How much money can you borrow with a salary of €2,000 per month for a mortgage?

Understanding Mortgages: How to Calculate the Maximum Loan Amount with a €2,000 Monthly Income

The dream of buying a home is shared by many, but personal finances can often be a significant obstacle.
A common question is: “How much mortgage can I get with a €2,000 monthly income?” This article will delve into the crucial aspects of obtaining a mortgage, taking into account bank policies, personal financial profiles, and current market conditions.
Through a concrete example, we will discover the value of a house that can be afforded with a €2,000 monthly income, facilitating the planning towards homeownership.

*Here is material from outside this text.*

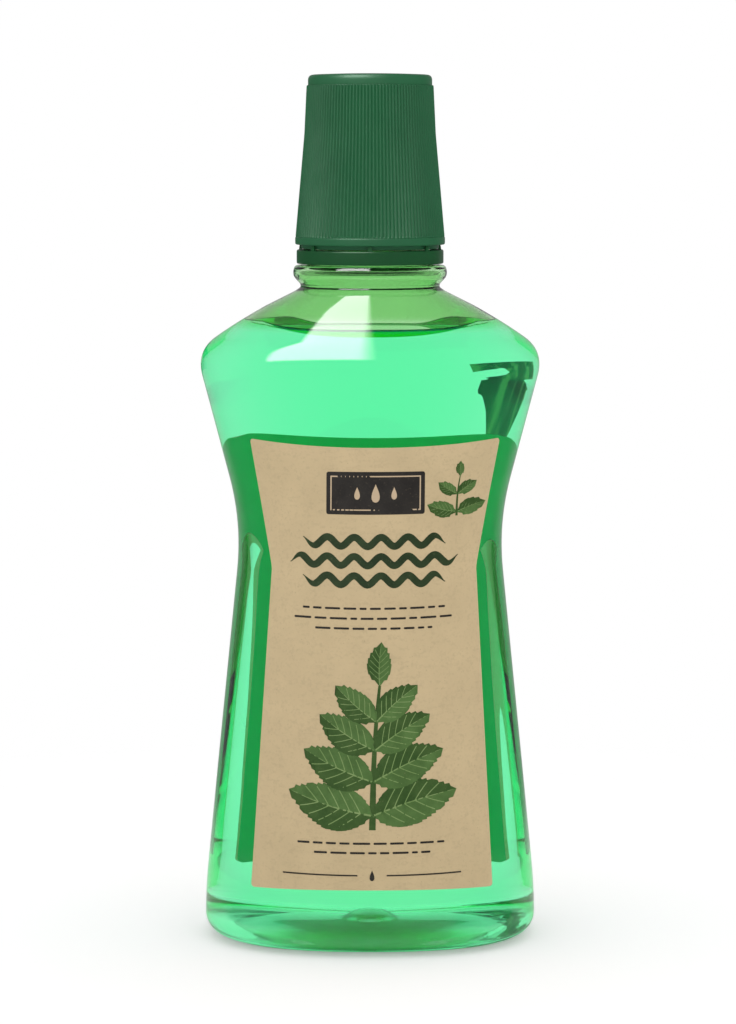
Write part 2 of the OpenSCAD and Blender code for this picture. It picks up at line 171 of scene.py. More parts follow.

Debt Capacity: Calculating Sustainable Installments

To determine the amount of mortgage obtainable with a €2,000 monthly income, it is essential to calculate the sustainable installment.
Banks consider the repayment capacity based on available net income.
Generally, the mortgage installment should not exceed 30-35% of the monthly income.

With a €2,000 income, the maximum sustainable installment ranges between €600 and €700 per month.

By using online mortgage calculators or consulting different banks for personalized quotes, it is possible to have a precise idea of the financeable amount.
It is crucial to also consider any other debts or financial commitments that may impact the repayment capacity and, consequently, the amount of the mortgage that can be granted.

Factors to Consider in a Mortgage Application

In addition to the sustainable monthly installment, banks evaluate other crucial parameters to determine the mortgage amount.
These include the applied interest rate, the mortgage term, and the Loan-to-Value (LTV) ratio.

Interest Rates: Currently, the fixed rate has an APR of 2.75%, while the variable rate has an APR of 4.42%.
The fixed rate offers stability in monthly installments, whereas the variable rate may initially be lower but comes with the risk of future changes.

Mortgage Term: The term affects the installment amount and the total cost of interest.
A long-term mortgage (e.g., 30 years) reduces the monthly installment amount but increases the total accumulated interest cost.

Loan-to-Value Ratio (LTV): Banks generally finance up to 80% of the property value.
For example, for a €200,000 house, a mortgage up to €160,000 would be possible, requiring the applicant to cover the remaining 20% with personal savings.

How Much Can You Borrow with a €2,000 Monthly Income: A Practical Example

To understand the possible mortgage amount, let’s consider the current interest rates and provide a numerical example.

Fixed-rate Mortgage: With an APR of 2.75% and a 25-year term, the maximum financeable amount is around €130,000, based on a monthly installment of €700.
The fixed-rate mortgage ensures constant installments but entails a relatively high total interest cost.

Variable-rate Mortgage: With an APR of 4.42% for the same 25-year term, the grantable mortgage amount is approximately €115,000.
Although the initial installments may seem higher, the risk of future rate changes should be considered.

Mortgage Term: Extending the mortgage to 30 years, with a fixed rate of 2.75%, the maximum obtainable amount rises to about €155,000.
With a variable rate of 4.42%, the financeable amount could reach around €140,000.
The €700 monthly installment is spread over a longer period, reducing the installment amount but increasing the total interest cost.

In summary, with a €2,000 monthly income and a sustainable installment of €700, the mortgage amount obtainable varies based on the rate and mortgage term conditions.
With a fixed rate of 2.75%, financing up to €130,000 (25 years) or €155,000 (30 years) is possible.
With a variable rate of 4.42%, the amounts are €115,000 and €140,000, respectively.
These data help understand which house value is accessible and which mortgage strategy to choose based on personal needs and risk tolerance.

Strategies to Increase Mortgage Approval Chances

Obtaining a mortgage does not solely depend on monthly income.
There are several strategies to improve one’s financial profile and increase the chances of obtaining a higher loan amount or better conditions.

Improve Credit Score: The credit score is an indicator of creditworthiness.
Maintaining a good credit score can positively influence the bank’s decision.
To improve the credit score, it is advisable to pay bills and existing debts on time, avoid accumulating too many debts, and regularly monitor the credit report to correct any errors.

Reduce Existing Debts: Having too many ongoing debts can reduce the ability to obtain a new mortgage.
Before applying for a mortgage, it is useful to try to pay off or minimize existing debts, such as personal loans or car financing.
This will increase the ability to support the mortgage installment.

Increase Savings for Down Payment: Increasing savings for the down payment can reduce the LTV ratio and improve the mortgage conditions.
For example, if one can cover 30% of the property value with personal savings, the bank may offer a more favorable interest rate compared to a mortgage with an 80% LTV ratio.